On the basis of the above analysis, the possible mechanism for piezocatalytic, photocatalytic, and their synergetic catalytic process of BiOCl/NaNbO₃ piezoelectric composites are shown in Figure 8. According to our experiment, the valance band of NaNbO₃ is 2.50 eV, while BiOCl is 2.57 eV; the conductive band of NaNbO₃ is −1.02 eV, while BiOCl is −0.87 eV. In the condition of only light, the photoelectrons are excited from the valance band to the conductive band, and the electrons will transfer from the conductive band of NaNbO₃ to the conductive band of BiOCl, and thus build an inner electric field.
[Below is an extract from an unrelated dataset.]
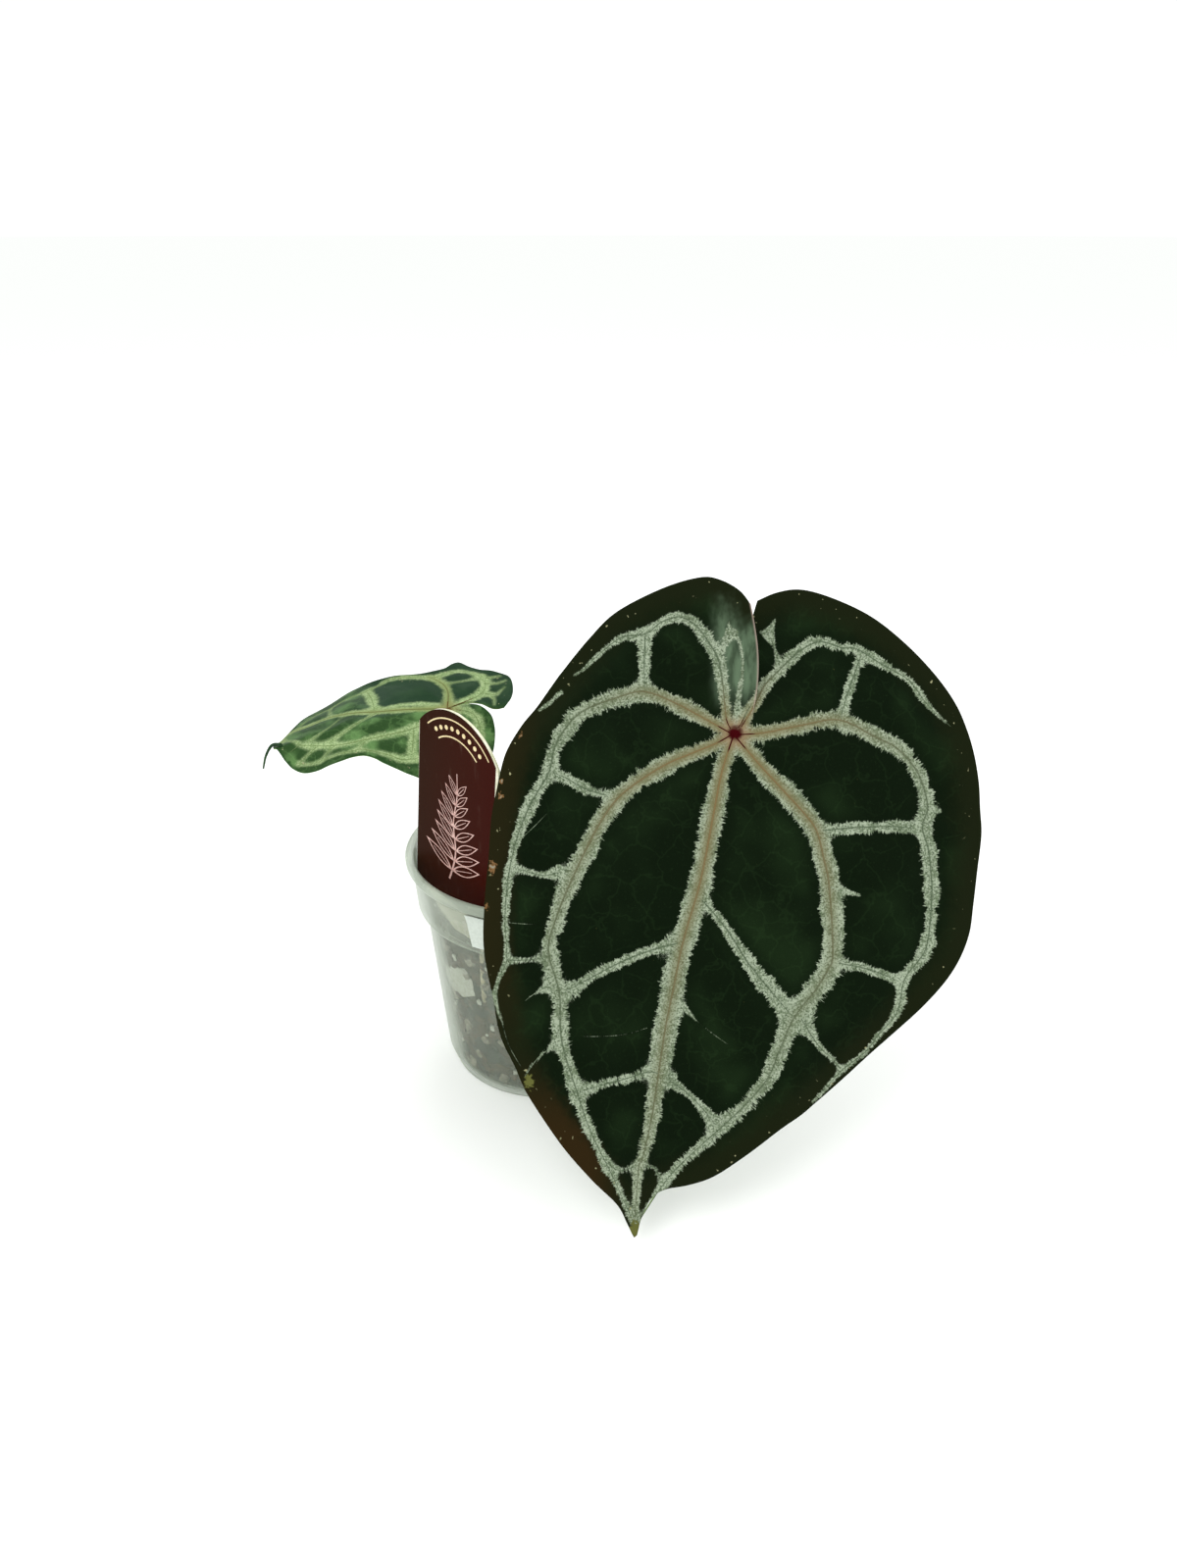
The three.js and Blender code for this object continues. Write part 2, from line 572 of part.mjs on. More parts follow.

The built-in electric field can promote the separation of electrons and holes. However, there is still a combination of electrons and holes in the inner of BiOCl/NaNbO₃ piezoelectric composites because the built-in electric field is easily prone to be screened by electrostatic compensated free space charges [29]. This reduces the degradation efficiency of RhB. In the condition of only ultrasound, the cavitation bubbles will form, expand, and burst, an amount of electric charge can be generated [30,31]. These positive and negative charges will transfer to the opposite directions under the influence of the alternating built-in electric field. In the condition of both light and ultrasound, the electrons and holes located at the conductive band and valance band will transfer to the opposite directions under the internal piezoelectric potential, causing electrons to accumulate in the conductive band of BiOCl and holes accumulate in the valance band of NaNbO₃ [32,33,34]. Subsequently, the electrons on the CB of BiOCl combined with the absorbed O₂ to produce ·O₂⁻. Meanwhile, part holes on the VB of NaNbO₃ will oxidize hydroxyl to form ·OH. Finally, the reactive species ·OH, h⁺, and ·O₂⁻ will participate in the oxidative degradation of RhB. The combination rate of electrons and holes will be reduced significantly under the built-in electric field, thus the decomposition ratio of BiOCl/NaNbO₃ piezoelectric composite increased remarkably.

4. Conclusions

In conclusion, BiOCl/NaNbO₃ piezoelectric composites are synthesized via a two-step hydrothermal route. Under UV–vis light and ultrasonic exposure, the BN-3 for piezo-photocatalytic decomposition of RhB demonstrate remarkable piezo-photocatalytic performance than that of BiOCl and NaNbO₃ component due to the heterojunction construction. Furthermore, the piezo/photodegradation rate of RhB for BN-3 is higher than that of piezocatalysis and photocatalysis, indicating the synergistic effect of piezocatalysis and photocatalysis plays a significant role in the degradation process. Some issues, such as the specific promotion mechanism of the NaNbO₃ and BiOCl of the contribution of the piezo-photocatalytic performance, need to be further investigated for better understanding. However, this work provides a feasible approach for the development of efficient piezoelectric photocatalysts for heterojunction construction.